According to Cape Town City FC, Verhagen soon left because he wanted to return to Europe. But next he went to Audax Italiano in Chile. Lorenzo Antillo, the head of Audax, dodged questions, saying: “I’d rather not discuss this topic. I have got involved in something I didn’t ask for."

Meanwhile in Denmark, a few remarkable stories start popping up. Football news site Bold spoke to Verhagen, who told them he had been on trial at the clubs Næstved and Randers in the past. Bold fact-checked his statements with both clubs and they claimed they had no idea who Verhagen was. It also turned out that Verhagen was training by himself in Denmark, just like in Cape Town.

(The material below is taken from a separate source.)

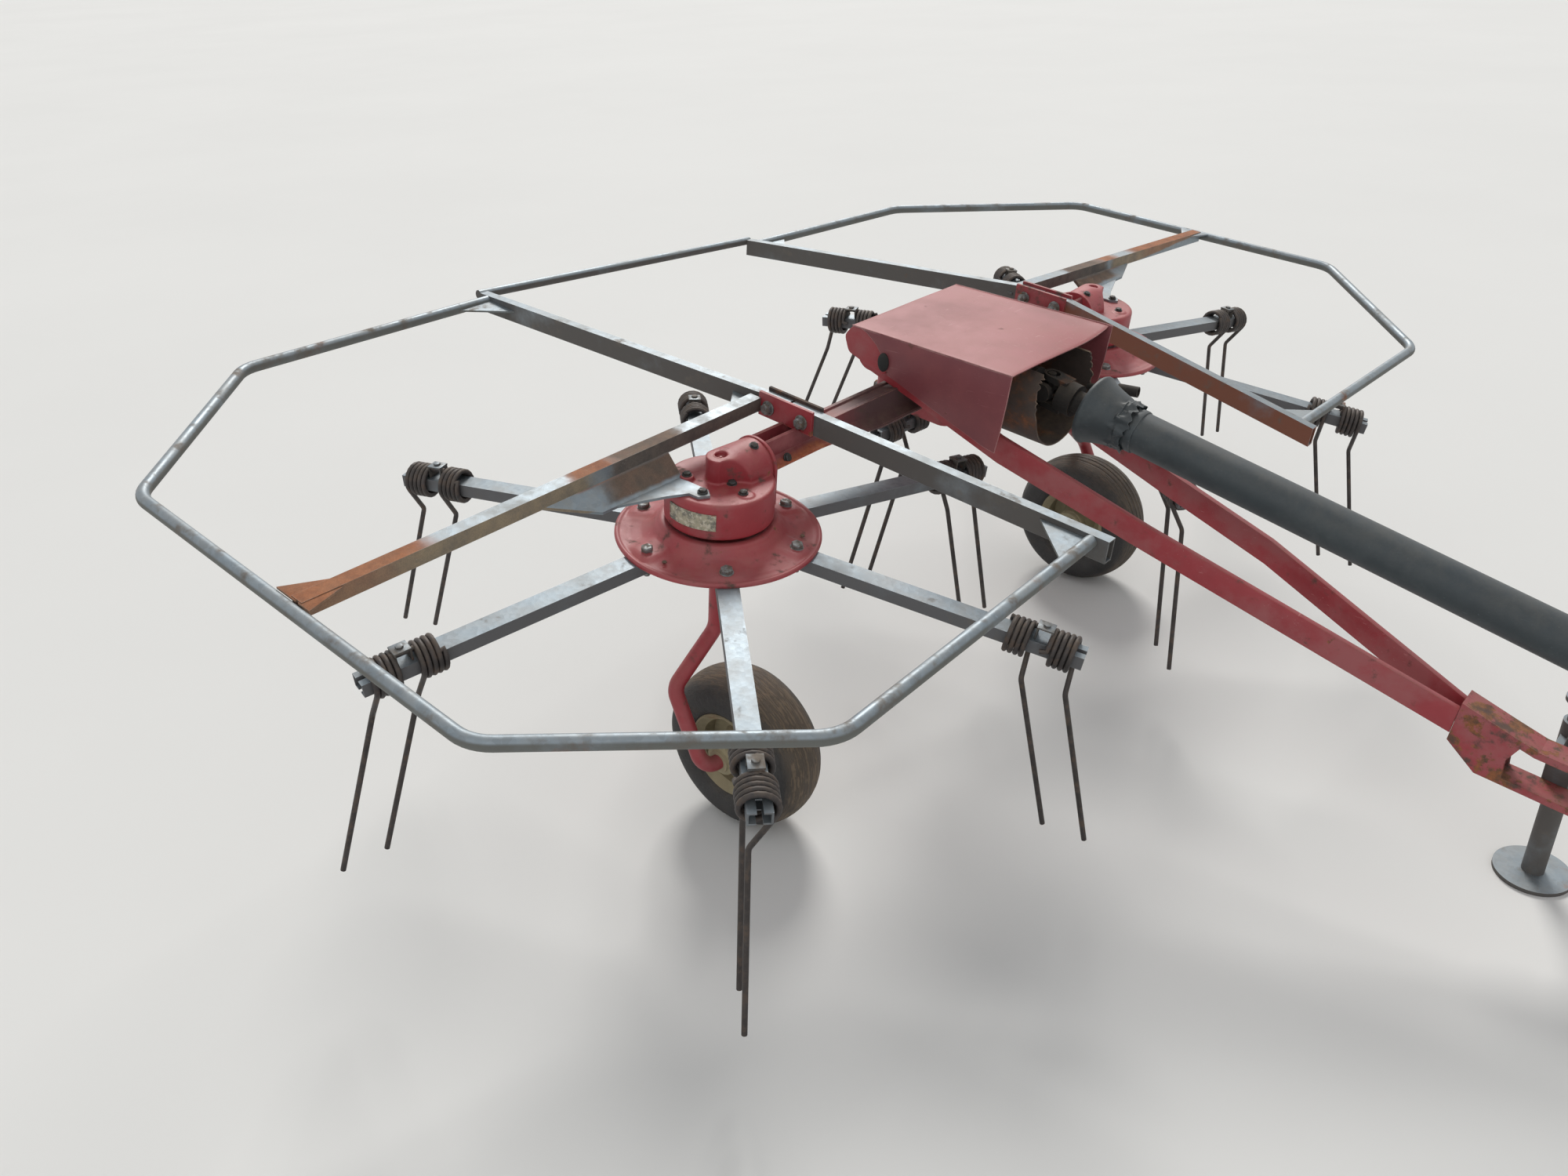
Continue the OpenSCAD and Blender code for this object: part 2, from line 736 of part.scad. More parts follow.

Next, Danish newspaper Politiken revealed that Verhagen had previously pretended to be an FC Kopenhagen player in Denmark, supposedly in order to seduce a woman before stealing money and jewellery. In response to the revelation, Viborg FF released a lengthy statement, claiming they believed they had signed Verhagen via Stellar Group, a huge agency representing big names like Gareth Bale.

In reality, the club hired him based on fraudulent emails, documents and phone calls from one or multiple people pretending to work for Stellar Group. One of club's directors said he communicated almost daily with a man claiming to be Stellar Group CEO Mo Sinoush. They planned to eventually sell Verhagen to a Chinese club that had expressed interest. Of course, the letters sent from the Chinese club also turned out to be completely fake.

It was only when Verhagen arrived at Viborg FF that they realised they had been scammed. On closer inspection, the emails from Stellar Group came from an account ending in ".co" instead of "". Viborg FF is currently collaborating with the real Stellar Group to hand the case over to the Danish police.

On the 26th of November, Viborg FF announced it had terminated his contract. One day later, Verhagen was arrested in Denmark on suspicion of assaulting and robbing multiple people, including Nayaret Muci, and was charged with fraud on December 3rd. It seems the unlikely success story of a player who never spent a minute on the field has come to an end.